### [Goal of the exercise]
Transcribe the lines from the start of the data below through the line with "# hooks are", word for word and nothing more.

### [Stored data]
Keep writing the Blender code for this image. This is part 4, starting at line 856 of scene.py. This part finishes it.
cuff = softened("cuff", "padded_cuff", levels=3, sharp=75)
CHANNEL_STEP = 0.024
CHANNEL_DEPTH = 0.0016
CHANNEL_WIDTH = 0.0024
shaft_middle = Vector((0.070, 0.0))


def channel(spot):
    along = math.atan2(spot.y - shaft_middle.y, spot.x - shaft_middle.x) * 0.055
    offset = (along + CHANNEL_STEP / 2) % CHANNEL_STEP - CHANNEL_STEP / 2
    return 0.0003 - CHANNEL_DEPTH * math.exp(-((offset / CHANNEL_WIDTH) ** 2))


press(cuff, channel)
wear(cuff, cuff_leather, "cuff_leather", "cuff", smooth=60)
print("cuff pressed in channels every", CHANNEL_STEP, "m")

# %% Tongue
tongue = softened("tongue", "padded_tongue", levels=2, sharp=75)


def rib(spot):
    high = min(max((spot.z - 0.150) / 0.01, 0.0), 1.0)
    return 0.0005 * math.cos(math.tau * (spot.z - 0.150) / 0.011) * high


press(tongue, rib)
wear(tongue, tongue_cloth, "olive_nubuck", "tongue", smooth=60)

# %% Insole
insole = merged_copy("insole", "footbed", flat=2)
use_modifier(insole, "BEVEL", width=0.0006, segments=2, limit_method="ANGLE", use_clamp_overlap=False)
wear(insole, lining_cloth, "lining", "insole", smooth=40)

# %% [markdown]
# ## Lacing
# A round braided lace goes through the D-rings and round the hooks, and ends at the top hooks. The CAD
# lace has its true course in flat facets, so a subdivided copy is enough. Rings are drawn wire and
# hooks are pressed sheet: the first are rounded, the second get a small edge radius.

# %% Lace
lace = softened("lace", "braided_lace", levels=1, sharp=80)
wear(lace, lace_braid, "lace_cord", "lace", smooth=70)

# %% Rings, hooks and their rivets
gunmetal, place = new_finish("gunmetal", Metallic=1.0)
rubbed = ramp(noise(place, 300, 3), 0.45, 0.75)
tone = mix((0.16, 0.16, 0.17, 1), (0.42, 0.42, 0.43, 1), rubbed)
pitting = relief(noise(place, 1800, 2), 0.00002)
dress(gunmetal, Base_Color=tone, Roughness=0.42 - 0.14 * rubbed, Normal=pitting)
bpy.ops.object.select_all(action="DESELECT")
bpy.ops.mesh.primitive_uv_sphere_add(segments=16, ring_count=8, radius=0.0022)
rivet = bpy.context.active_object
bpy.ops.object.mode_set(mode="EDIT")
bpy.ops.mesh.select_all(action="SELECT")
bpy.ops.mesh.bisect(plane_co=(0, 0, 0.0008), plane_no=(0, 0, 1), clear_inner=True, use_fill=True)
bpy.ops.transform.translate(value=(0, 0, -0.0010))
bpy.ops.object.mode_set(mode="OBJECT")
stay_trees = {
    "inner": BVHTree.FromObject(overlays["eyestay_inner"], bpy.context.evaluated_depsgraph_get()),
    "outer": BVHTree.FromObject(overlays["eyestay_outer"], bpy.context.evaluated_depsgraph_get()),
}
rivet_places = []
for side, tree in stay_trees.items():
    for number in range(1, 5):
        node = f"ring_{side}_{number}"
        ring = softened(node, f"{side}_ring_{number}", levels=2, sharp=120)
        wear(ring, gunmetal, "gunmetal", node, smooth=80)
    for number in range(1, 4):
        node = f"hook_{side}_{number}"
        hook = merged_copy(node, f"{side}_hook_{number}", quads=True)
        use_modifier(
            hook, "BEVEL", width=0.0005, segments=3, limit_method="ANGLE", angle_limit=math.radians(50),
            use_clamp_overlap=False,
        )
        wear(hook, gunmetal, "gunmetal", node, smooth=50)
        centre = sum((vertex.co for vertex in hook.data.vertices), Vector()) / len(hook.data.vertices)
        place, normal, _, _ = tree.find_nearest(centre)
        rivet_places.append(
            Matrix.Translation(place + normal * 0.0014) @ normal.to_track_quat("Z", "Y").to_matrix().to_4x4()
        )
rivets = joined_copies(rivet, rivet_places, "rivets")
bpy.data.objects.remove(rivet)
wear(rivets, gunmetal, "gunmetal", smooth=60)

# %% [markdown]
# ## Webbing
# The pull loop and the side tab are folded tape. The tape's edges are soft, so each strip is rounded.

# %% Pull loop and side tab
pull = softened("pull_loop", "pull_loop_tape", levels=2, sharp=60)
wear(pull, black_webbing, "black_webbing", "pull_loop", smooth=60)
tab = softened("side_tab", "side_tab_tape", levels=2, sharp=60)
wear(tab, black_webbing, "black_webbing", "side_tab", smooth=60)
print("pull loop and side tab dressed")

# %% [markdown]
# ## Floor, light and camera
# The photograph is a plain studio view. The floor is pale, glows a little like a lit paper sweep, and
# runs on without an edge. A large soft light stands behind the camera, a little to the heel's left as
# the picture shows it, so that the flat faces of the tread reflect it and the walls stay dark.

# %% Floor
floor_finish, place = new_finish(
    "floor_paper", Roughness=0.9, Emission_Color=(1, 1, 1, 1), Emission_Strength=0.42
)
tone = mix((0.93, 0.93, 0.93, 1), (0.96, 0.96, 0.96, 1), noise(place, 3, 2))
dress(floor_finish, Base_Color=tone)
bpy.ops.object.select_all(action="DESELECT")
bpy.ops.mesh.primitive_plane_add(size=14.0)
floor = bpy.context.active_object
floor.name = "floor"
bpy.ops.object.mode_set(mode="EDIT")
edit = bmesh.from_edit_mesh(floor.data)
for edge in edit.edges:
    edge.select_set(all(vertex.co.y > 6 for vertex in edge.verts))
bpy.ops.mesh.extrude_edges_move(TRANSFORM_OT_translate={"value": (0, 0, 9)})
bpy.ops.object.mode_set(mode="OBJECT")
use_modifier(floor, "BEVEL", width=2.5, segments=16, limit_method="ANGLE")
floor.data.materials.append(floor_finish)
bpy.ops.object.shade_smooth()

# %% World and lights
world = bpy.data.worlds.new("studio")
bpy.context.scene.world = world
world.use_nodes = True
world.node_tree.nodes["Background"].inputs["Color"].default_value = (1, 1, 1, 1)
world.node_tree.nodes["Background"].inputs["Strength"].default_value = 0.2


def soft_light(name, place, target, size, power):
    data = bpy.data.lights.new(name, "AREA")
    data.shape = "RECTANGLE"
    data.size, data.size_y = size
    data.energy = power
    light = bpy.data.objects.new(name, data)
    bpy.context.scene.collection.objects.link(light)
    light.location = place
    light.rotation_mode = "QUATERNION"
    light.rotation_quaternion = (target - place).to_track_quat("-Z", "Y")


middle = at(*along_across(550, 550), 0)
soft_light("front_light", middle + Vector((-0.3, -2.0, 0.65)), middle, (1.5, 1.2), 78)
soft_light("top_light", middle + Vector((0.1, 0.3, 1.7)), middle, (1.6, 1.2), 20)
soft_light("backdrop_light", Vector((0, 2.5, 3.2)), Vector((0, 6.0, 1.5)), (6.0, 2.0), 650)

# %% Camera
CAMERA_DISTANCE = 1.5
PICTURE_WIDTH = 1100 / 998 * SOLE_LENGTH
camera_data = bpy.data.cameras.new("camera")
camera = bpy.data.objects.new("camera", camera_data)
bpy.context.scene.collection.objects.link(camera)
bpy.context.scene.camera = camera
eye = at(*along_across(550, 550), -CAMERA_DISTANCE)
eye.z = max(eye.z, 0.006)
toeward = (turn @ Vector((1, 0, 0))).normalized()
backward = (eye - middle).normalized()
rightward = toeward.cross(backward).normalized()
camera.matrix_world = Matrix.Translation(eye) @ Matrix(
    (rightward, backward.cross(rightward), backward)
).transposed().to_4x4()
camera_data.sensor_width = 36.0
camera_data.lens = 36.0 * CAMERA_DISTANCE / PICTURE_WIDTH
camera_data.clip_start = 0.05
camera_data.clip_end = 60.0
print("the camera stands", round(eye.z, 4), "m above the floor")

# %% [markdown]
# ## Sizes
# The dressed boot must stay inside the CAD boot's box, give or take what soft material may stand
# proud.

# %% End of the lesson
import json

### [Output below]
Keep writing the Blender code for this image. This is part 4, starting at line 856 of scene.py. This part finishes it.
cuff = softened("cuff", "padded_cuff", levels=3, sharp=75)
CHANNEL_STEP = 0.024
CHANNEL_DEPTH = 0.0016
CHANNEL_WIDTH = 0.0024
shaft_middle = Vector((0.070, 0.0))


def channel(spot):
    along = math.atan2(spot.y - shaft_middle.y, spot.x - shaft_middle.x) * 0.055
    offset = (along + CHANNEL_STEP / 2) % CHANNEL_STEP - CHANNEL_STEP / 2
    return 0.0003 - CHANNEL_DEPTH * math.exp(-((offset / CHANNEL_WIDTH) ** 2))


press(cuff, channel)
wear(cuff, cuff_leather, "cuff_leather", "cuff", smooth=60)
print("cuff pressed in channels every", CHANNEL_STEP, "m")

# %% Tongue
tongue = softened("tongue", "padded_tongue", levels=2, sharp=75)


def rib(spot):
    high = min(max((spot.z - 0.150) / 0.01, 0.0), 1.0)
    return 0.0005 * math.cos(math.tau * (spot.z - 0.150) / 0.011) * high


press(tongue, rib)
wear(tongue, tongue_cloth, "olive_nubuck", "tongue", smooth=60)

# %% Insole
insole = merged_copy("insole", "footbed", flat=2)
use_modifier(insole, "BEVEL", width=0.0006, segments=2, limit_method="ANGLE", use_clamp_overlap=False)
wear(insole, lining_cloth, "lining", "insole", smooth=40)

# %% [markdown]
# ## Lacing
# A round braided lace goes through the D-rings and round the hooks, and ends at the top hooks. The CAD
# lace has its true course in flat facets, so a subdivided copy is enough. Rings are drawn wire and
# hooks are pressed sheet: the first are rounded, the second get a small edge radius.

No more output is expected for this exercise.